Under U.S. law, the minors are supposed to spend less than 72 hours in Border Patrol custody before being transported to one of dozens of children’s shelters scattered across the country and run by the Department of Health and Human Services. Transportation is the job of U.S. Immigration and Customs Enforcement.
U.S. officials agree the detention facilities – oftentimes cement blocks without beds – are no place for children and that it’s imperative to move younger migrants out within 72 hours of being apprehended.
But as the number of unaccompanied migrant kids soared to 9,000 in the month of April alone – a final tally for May is expected to be even higher – the U.S. government has left many kids waiting at detention facilities for several days at a time.

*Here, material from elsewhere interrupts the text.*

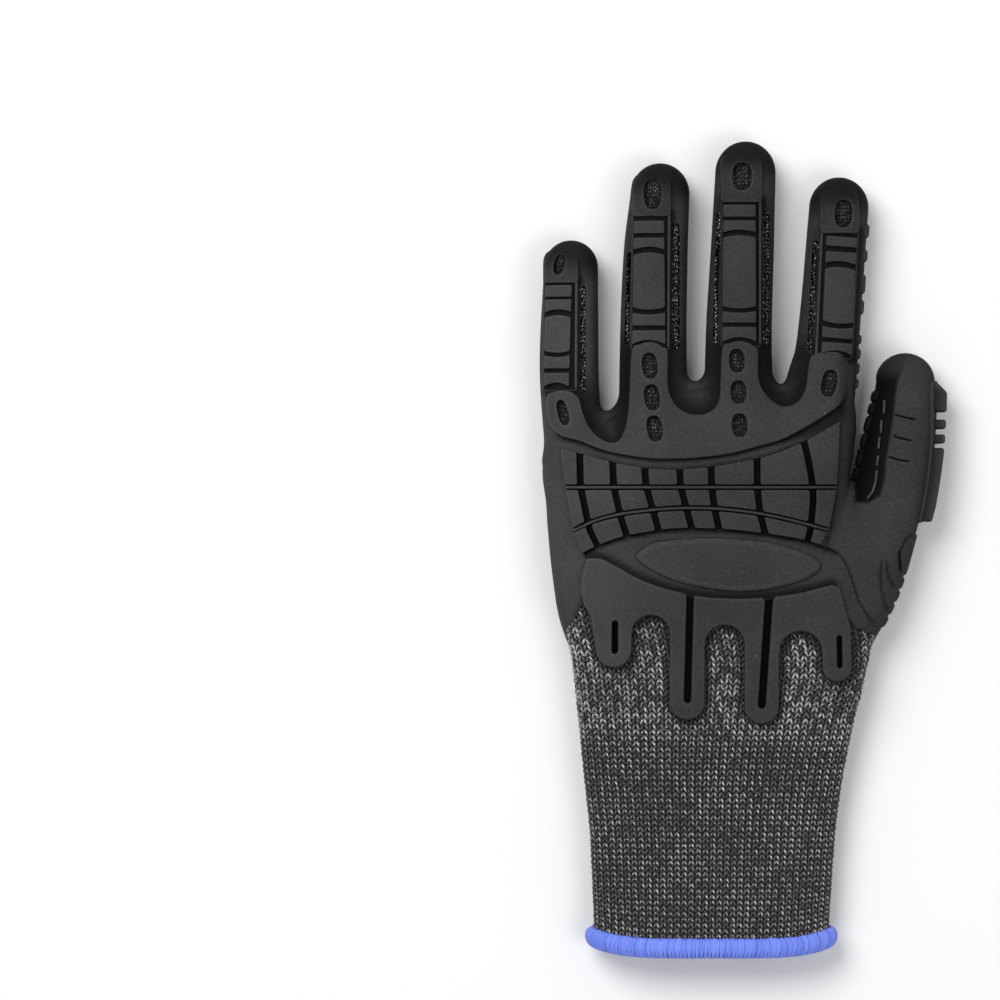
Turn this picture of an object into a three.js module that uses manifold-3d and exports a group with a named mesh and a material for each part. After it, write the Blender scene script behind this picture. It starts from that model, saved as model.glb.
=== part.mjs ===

Earlier this month, a 16-year-old boy died at a detention facility in Texas after spending a week in Border Patrol custody and experiencing flu-like symptoms.
When asked why thousands of kids are stuck in border facilities on any given day, the Homeland Security Department – which oversees border operations and ICE – points to Health and Human Services.
Acting Secretary Kevin McAleenan told reporters on a press call late Thursday that the kids were waiting because HHS was “out of bed space” and noted that Congress hasn’t approved a $2.8 billion request for emergency spending to care for migrant children.
But HHS says that isn’t the case. While the agency says it needs the emergency money approved by Congress this June so it can continue to pay the privately run children's shelters, the agency has insisted repeatedly to ABC News that it is not out of bed space and will accept any child transported into its custody so long as the child is medically cleared.
Mark Weber, a spokesman for HHS, said late Thursday in response to McAleenan’s comments that the agency’s “shelters have beds available and they are ready to receive UAC when processed by DHS.”
Weber said the agency remains in “daily contact” with DHS on the number of children being referred to its care.
HHS was forced to shut down one of its biggest children's shelters in Texas, called Tornillo. But the agency has said it has the ability to ramp up capacity at one of its largest shelters, Homestead in Florida, and that it is looking at opening up new shelter sites in places like Fort Sill in Oklahoma.
One possible issue could be the time lag between a child's apprehension by border authorities and when HHS notifies DHS that it can accept placement of a child. That official acceptance by HHS is what triggers ICE to transport the child to one of its shelters. An ICE spokesman referred questions to DHS and HHS but said it's planning on transporting about 45,000 kids per year based on current levels.